» WHAT TO PRODUCE: Would you restate all the data that follows, word for word?

» INFORMATION SHOWN:
=-=-=-=-=
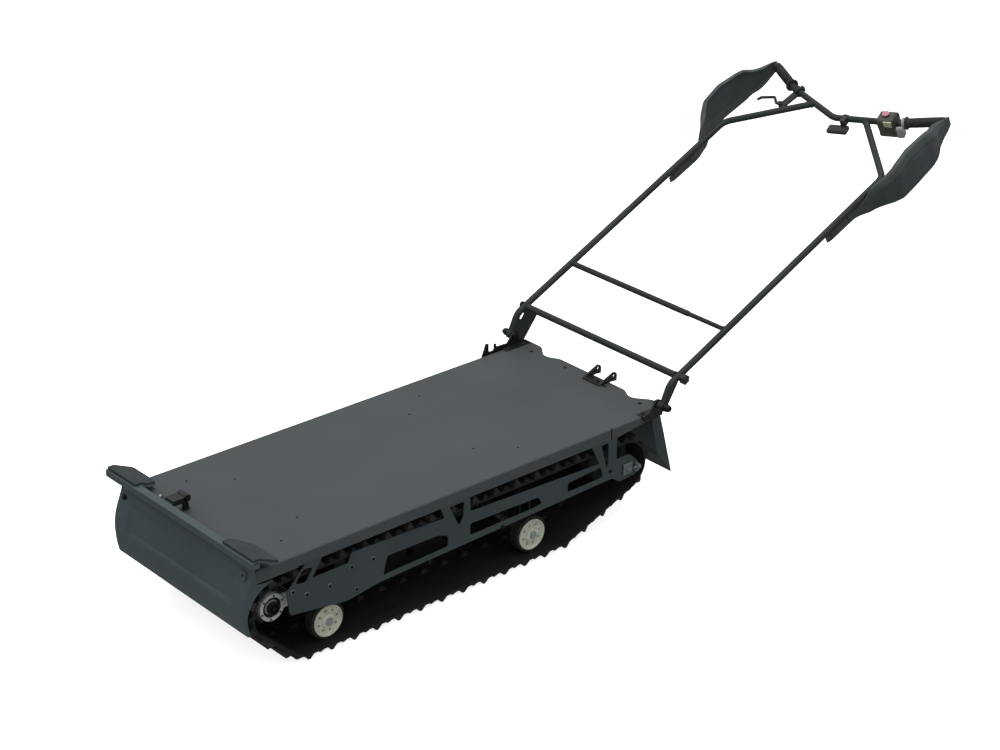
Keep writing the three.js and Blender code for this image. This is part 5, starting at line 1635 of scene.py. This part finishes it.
LEVER_LINE = ((220, 1222), (230, 1216), (258, 1240), (302, 1220), (308, 1205))
lever_line = bent_line([(x, s, lever_height) for x, s in LEVER_LINE], 7, 5)
lever_arm = tube(lever_line, 5, 18, 2.2)
lever_hub = turned(
    [(0, TUBE_RISE + 4.3), (8, TUBE_RISE + 4.3), (9, TUBE_RISE + 5), (9, TUBE_RISE + 12.6),
     (8, TUBE_RISE + 13.3), (4, TUBE_RISE + 13.3), (0, TUBE_RISE + 13.3)],
    (*LEVER_LINE[0], 0),
    "z",
)
finish_piece(
    "brake_lever_forged",
    flipped(join(lever_arm, lever_hub)),
    handle_space,
    "brake_lever",
    "tube_paint",
    tube_paint,
    "brake_lever",
)


# Control pod. An olive moulded box clamped on the handlebar inside the left grip: two halves with a
# seam, a pale green gauge window on the side that faces down the handle, and a red stop button.
pod_plastic, _ = mottled(
    "olive grey polycarbonate, fine texture",
    0.46,
    0.0,
    (30, 3.0, 0.3, 0.7),
    "#3A3C30",
    "#4A4C3F",
    (1.0, 0.07, 0.5, 3.0),
)
POD_X, POD_HALF = 193, 29
pod_place = on_bar(POD_X, inner_turn)
pod_outline = (
    arc(-14, 15, 16, 90, 180, 8)
    + rounded([(-30, -28, 6), (-20, -46, 6), (12, -42, 7), (28, -24, 6), (28, 16, 1)], 5)[:-1]
    + arc(12, 15, 16, 20, 90, 8)
)
clean_outline = []
for point in pod_outline:
    if not clean_outline or math.dist(point, clean_outline[-1]) > 0.8:
        clean_outline.append(point)
window_x0, window_x1, window_s0, window_h0, window_h1 = -5, 25, -19, 4, 26
shell = [
    plate(clean_outline, -POD_HALF, window_x0 - 0.01, edge=2.4, segments=3),
    plate(clean_outline, window_x1 + 0.01, POD_HALF, edge=2.4, segments=3),
]
recessed = [
    (window_s0, b) if a <= window_s0 and window_h0 < b < window_h1 else (a, b) for a, b in clean_outline
]
shell.append(plate(recessed, window_x0, window_x1, edge=0))
seam_band = moved(plate([(a * 1.012, b * 1.012) for a, b in clean_outline], -0.8, 0.8, edge=0.3),
                  Matrix.Translation((-18, 0, 0)))
pod_screws = [
    screw((POD_HALF - 0.4, a, b), "x", 3.2, 1.6) for a, b in ((-18, 20), (17, 20), (-18, -30), (14, -30))
]
collar = turned(
    [(TUBE_RADIUS + 0.2, -POD_HALF - 6), (15, -POD_HALF - 6), (16, -POD_HALF - 5), (16, -POD_HALF + 1),
     (TUBE_RADIUS + 0.2, -POD_HALF + 1)],
    steps=32,
)
finish_piece(
    "control_pod_shell", moved(join(*shell, seam_band), pod_place), handle_space, "handle", "olive_plastic",
    pod_plastic, "control_pod",
)
finish_piece(
    "control_pod_fixings", moved(join(collar, *pod_screws), pod_place), handle_space, "handle", "black_steel",
    black_screws,
)

# Tinted acrylic: a smooth glossy window, pale green, with a clear coat.
lens_plastic, shader = mottled(
    "yellow-green tinted acrylic window",
    0.18,
    0.0,
    (14, 1.0, 0.35, 0.65),
    "#A9B08E",
    "#C3C9A8",
    (0.8, 0.02, 0.3, 3.0),
)
shader.inputs["Coat Weight"].default_value = 0.6
lens = block(window_x0 + 0.5, window_x1 - 0.5, -30, window_s0 + 0.5, window_h0 + 0.5, window_h1 - 0.5, 1.6)
finish_piece(
    "gauge_lens_tinted",
    moved(lens, pod_place),
    handle_space,
    "handle",
    "olive_plastic",
    lens_plastic,
    "gauge_lens",
)

# Moulded ABS, a red faded to rose, satin and nearly smooth.
button_plastic, _ = mottled(
    "rose red moulded plastic", 0.4, 0.0, (8, 1.0, 0.35, 0.65), "#B77883", "#C68E97", (0.7, 0.03, 0.4, 3.0)
)
button = turned(
    [(0, 22), (5.5, 22), (5.5, 36), (12.2, 36), (13, 36.8), (13, 38.6), (11, 40.2), (6, 41), (0, 41)],
    axis="z",
    steps=32,
)
collar_ring = turned([(6.4, 30), (11.5, 30), (11.5, 31.2), (10.8, 31.8), (6.4, 31.8)], axis="z", steps=32)
button_place = pod_place @ Matrix.Translation((-3, 0, 0))
finish_piece("stop_button_mushroom", moved(button, button_place), handle_space, "stop_button", "red_plastic",
             button_plastic, "stop_button")
finish_piece("stop_button_bezel", moved(collar_ring, button_place), handle_space, "handle", "black_plastic",
             dark_plastic)


# Thumb throttle and display. The throttle is a ring on the bar beside the grip with a grey thumb
# paddle under it; the display is a flat dark case that a clamp holds at the middle of the handlebar.
throttle_place = on_bar(238.5, outer_turn)
throttle = join(
    turned([(TUBE_RADIUS + GAP, 0), (18, 0), (19, 1), (19, 9), (18, 10), (TUBE_RADIUS + GAP, 10)]),
    plate(rounded([(-30, -30), (-16, -30), (-10, -14), (-16, -6), (-30, -10)], 4), 0, 10, edge=1),
    plate(
        rounded([(-36, -32, 5), (-30, -36, 4), (-24, -30, 4), (-24, 8, 4), (-31, 8, 5), (-36, 0, 5)], 4),
        -14,
        8,
        edge=3,
        segments=3,
    ),
)

# Moulded nylon: mid grey, satin, with a fine texture.
paddle_plastic, _ = mottled(
    "mid grey nylon", 0.5, 0.0, (12, 3.0, 0.3, 0.7), "#8C898C", "#A5A2A5", (1.0, 0.06, 0.5, 3.0)
)
finish_piece(
    "thumb_throttle_paddle",
    moved(throttle, throttle_place),
    handle_space,
    "thumb_throttle",
    "black_plastic",
    paddle_plastic,
    "thumb_throttle",
)
display_place = on_bar(24, inner_turn)
case = plate(rounded([(-34, -54), (38, -54), (38, -20), (-34, -20)], 6), -22, -11, "z", edge=2, segments=3)
tray = plate(rounded([(-33, -53), (37, -53), (37, -21), (-33, -21)], 6), -24, -20, "z", edge=1)
bezel = plate(rounded([(-30, -51), (34, -51), (34, -23), (-30, -23)], 5), -12, -9, "z", edge=1.2)
clamp = plate(rounded([(-27, -13, 3), (12.8, -13, 12), (12.8, 13, 12), (-27, 13, 3)], 8, 7), 10, 28, edge=1.2)
clamp_bolt = screw((19, 4, 12.4), "z", 3.6, 2.4)

# Moulded ABS, a near black grey, satin, with a fine texture.
display_plastic, _ = mottled(
    "grey ABS display case", 0.5, 0.0, (20, 3.0, 0.3, 0.7), "#1E2021", "#2B2D2E", (1.0, 0.06, 0.5, 3.0)
)
case_and_clamp = moved(join(case, bezel, clamp), display_place)
finish_piece(
    "display_case", case_and_clamp, handle_space, "handle", "black_plastic", display_plastic, "display"
)
tray_and_bolt = moved(join(tray, clamp_bolt), display_place)
finish_piece("display_tray", tray_and_bolt, handle_space, "handle", "black_plastic", dark_plastic)


# Bounds of the finished model, floor left out.
low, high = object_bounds()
=-=-=-=-=
» THE REPLY:
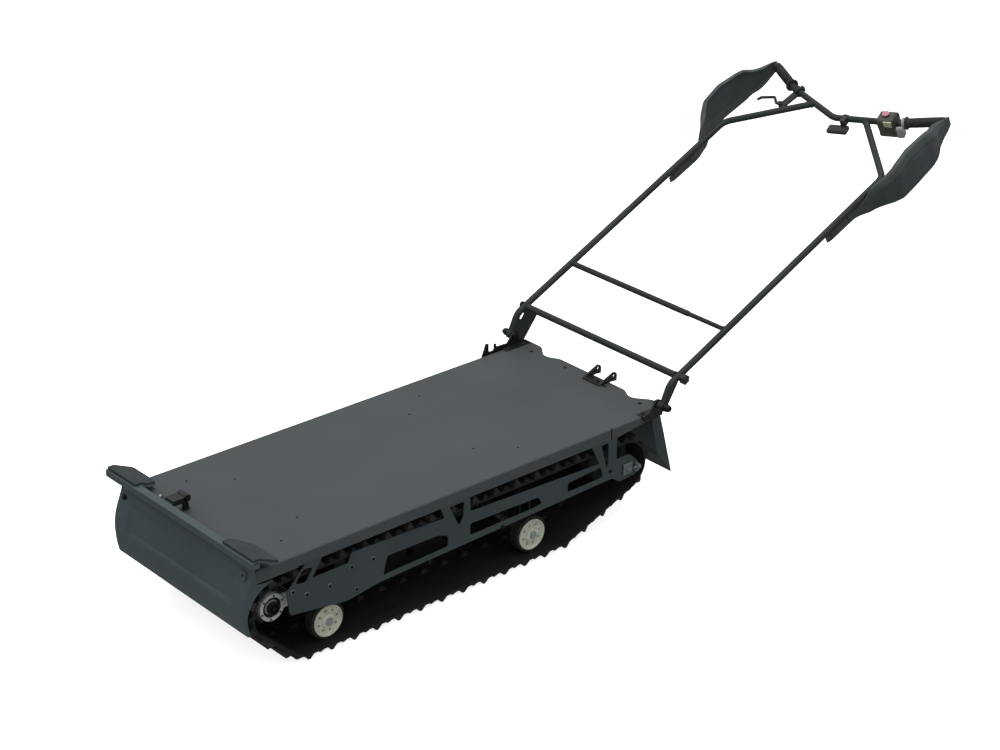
Keep writing the three.js and Blender code for this image. This is part 5, starting at line 1635 of scene.py. This part finishes it.
LEVER_LINE = ((220, 1222), (230, 1216), (258, 1240), (302, 1220), (308, 1205))
lever_line = bent_line([(x, s, lever_height) for x, s in LEVER_LINE], 7, 5)
lever_arm = tube(lever_line, 5, 18, 2.2)
lever_hub = turned(
    [(0, TUBE_RISE + 4.3), (8, TUBE_RISE + 4.3), (9, TUBE_RISE + 5), (9, TUBE_RISE + 12.6),
     (8, TUBE_RISE + 13.3), (4, TUBE_RISE + 13.3), (0, TUBE_RISE + 13.3)],
    (*LEVER_LINE[0], 0),
    "z",
)
finish_piece(
    "brake_lever_forged",
    flipped(join(lever_arm, lever_hub)),
    handle_space,
    "brake_lever",
    "tube_paint",
    tube_paint,
    "brake_lever",
)


# Control pod. An olive moulded box clamped on the handlebar inside the left grip: two halves with a
# seam, a pale green gauge window on the side that faces down the handle, and a red stop button.
pod_plastic, _ = mottled(
    "olive grey polycarbonate, fine texture",
    0.46,
    0.0,
    (30, 3.0, 0.3, 0.7),
    "#3A3C30",
    "#4A4C3F",
    (1.0, 0.07, 0.5, 3.0),
)
POD_X, POD_HALF = 193, 29
pod_place = on_bar(POD_X, inner_turn)
pod_outline = (
    arc(-14, 15, 16, 90, 180, 8)
    + rounded([(-30, -28, 6), (-20, -46, 6), (12, -42, 7), (28, -24, 6), (28, 16, 1)], 5)[:-1]
    + arc(12, 15, 16, 20, 90, 8)
)
clean_outline = []
for point in pod_outline:
    if not clean_outline or math.dist(point, clean_outline[-1]) > 0.8:
        clean_outline.append(point)
window_x0, window_x1, window_s0, window_h0, window_h1 = -5, 25, -19, 4, 26
shell = [
    plate(clean_outline, -POD_HALF, window_x0 - 0.01, edge=2.4, segments=3),
    plate(clean_outline, window_x1 + 0.01, POD_HALF, edge=2.4, segments=3),
]
recessed = [
    (window_s0, b) if a <= window_s0 and window_h0 < b < window_h1 else (a, b) for a, b in clean_outline
]
shell.append(plate(recessed, window_x0, window_x1, edge=0))
seam_band = moved(plate([(a * 1.012, b * 1.012) for a, b in clean_outline], -0.8, 0.8, edge=0.3),
                  Matrix.Translation((-18, 0, 0)))
pod_screws = [
    screw((POD_HALF - 0.4, a, b), "x", 3.2, 1.6) for a, b in ((-18, 20), (17, 20), (-18, -30), (14, -30))
]
collar = turned(
    [(TUBE_RADIUS + 0.2, -POD_HALF - 6), (15, -POD_HALF - 6), (16, -POD_HALF - 5), (16, -POD_HALF + 1),
     (TUBE_RADIUS + 0.2, -POD_HALF + 1)],
    steps=32,
)
finish_piece(
    "control_pod_shell", moved(join(*shell, seam_band), pod_place), handle_space, "handle", "olive_plastic",
    pod_plastic, "control_pod",
)
finish_piece(
    "control_pod_fixings", moved(join(collar, *pod_screws), pod_place), handle_space, "handle", "black_steel",
    black_screws,
)

# Tinted acrylic: a smooth glossy window, pale green, with a clear coat.
lens_plastic, shader = mottled(
    "yellow-green tinted acrylic window",
    0.18,
    0.0,
    (14, 1.0, 0.35, 0.65),
    "#A9B08E",
    "#C3C9A8",
    (0.8, 0.02, 0.3, 3.0),
)
shader.inputs["Coat Weight"].default_value = 0.6
lens = block(window_x0 + 0.5, window_x1 - 0.5, -30, window_s0 + 0.5, window_h0 + 0.5, window_h1 - 0.5, 1.6)
finish_piece(
    "gauge_lens_tinted",
    moved(lens, pod_place),
    handle_space,
    "handle",
    "olive_plastic",
    lens_plastic,
    "gauge_lens",
)

# Moulded ABS, a red faded to rose, satin and nearly smooth.
button_plastic, _ = mottled(
    "rose red moulded plastic", 0.4, 0.0, (8, 1.0, 0.35, 0.65), "#B77883", "#C68E97", (0.7, 0.03, 0.4, 3.0)
)
button = turned(
    [(0, 22), (5.5, 22), (5.5, 36), (12.2, 36), (13, 36.8), (13, 38.6), (11, 40.2), (6, 41), (0, 41)],
    axis="z",
    steps=32,
)
collar_ring = turned([(6.4, 30), (11.5, 30), (11.5, 31.2), (10.8, 31.8), (6.4, 31.8)], axis="z", steps=32)
button_place = pod_place @ Matrix.Translation((-3, 0, 0))
finish_piece("stop_button_mushroom", moved(button, button_place), handle_space, "stop_button", "red_plastic",
             button_plastic, "stop_button")
finish_piece("stop_button_bezel", moved(collar_ring, button_place), handle_space, "handle", "black_plastic",
             dark_plastic)


# Thumb throttle and display. The throttle is a ring on the bar beside the grip with a grey thumb
# paddle under it; the display is a flat dark case that a clamp holds at the middle of the handlebar.
throttle_place = on_bar(238.5, outer_turn)
throttle = join(
    turned([(TUBE_RADIUS + GAP, 0), (18, 0), (19, 1), (19, 9), (18, 10), (TUBE_RADIUS + GAP, 10)]),
    plate(rounded([(-30, -30), (-16, -30), (-10, -14), (-16, -6), (-30, -10)], 4), 0, 10, edge=1),
    plate(
        rounded([(-36, -32, 5), (-30, -36, 4), (-24, -30, 4), (-24, 8, 4), (-31, 8, 5), (-36, 0, 5)], 4),
        -14,
        8,
        edge=3,
        segments=3,
    ),
)

# Moulded nylon: mid grey, satin, with a fine texture.
paddle_plastic, _ = mottled(
    "mid grey nylon", 0.5, 0.0, (12, 3.0, 0.3, 0.7), "#8C898C", "#A5A2A5", (1.0, 0.06, 0.5, 3.0)
)
finish_piece(
    "thumb_throttle_paddle",
    moved(throttle, throttle_place),
    handle_space,
    "thumb_throttle",
    "black_plastic",
    paddle_plastic,
    "thumb_throttle",
)
display_place = on_bar(24, inner_turn)
case = plate(rounded([(-34, -54), (38, -54), (38, -20), (-34, -20)], 6), -22, -11, "z", edge=2, segments=3)
tray = plate(rounded([(-33, -53), (37, -53), (37, -21), (-33, -21)], 6), -24, -20, "z", edge=1)
bezel = plate(rounded([(-30, -51), (34, -51), (34, -23), (-30, -23)], 5), -12, -9, "z", edge=1.2)
clamp = plate(rounded([(-27, -13, 3), (12.8, -13, 12), (12.8, 13, 12), (-27, 13, 3)], 8, 7), 10, 28, edge=1.2)
clamp_bolt = screw((19, 4, 12.4), "z", 3.6, 2.4)

# Moulded ABS, a near black grey, satin, with a fine texture.
display_plastic, _ = mottled(
    "grey ABS display case", 0.5, 0.0, (20, 3.0, 0.3, 0.7), "#1E2021", "#2B2D2E", (1.0, 0.06, 0.5, 3.0)
)
case_and_clamp = moved(join(case, bezel, clamp), display_place)
finish_piece(
    "display_case", case_and_clamp, handle_space, "handle", "black_plastic", display_plastic, "display"
)
tray_and_bolt = moved(join(tray, clamp_bolt), display_place)
finish_piece("display_tray", tray_and_bolt, handle_space, "handle", "black_plastic", dark_plastic)


# Bounds of the finished model, floor left out.
low, high = object_bounds()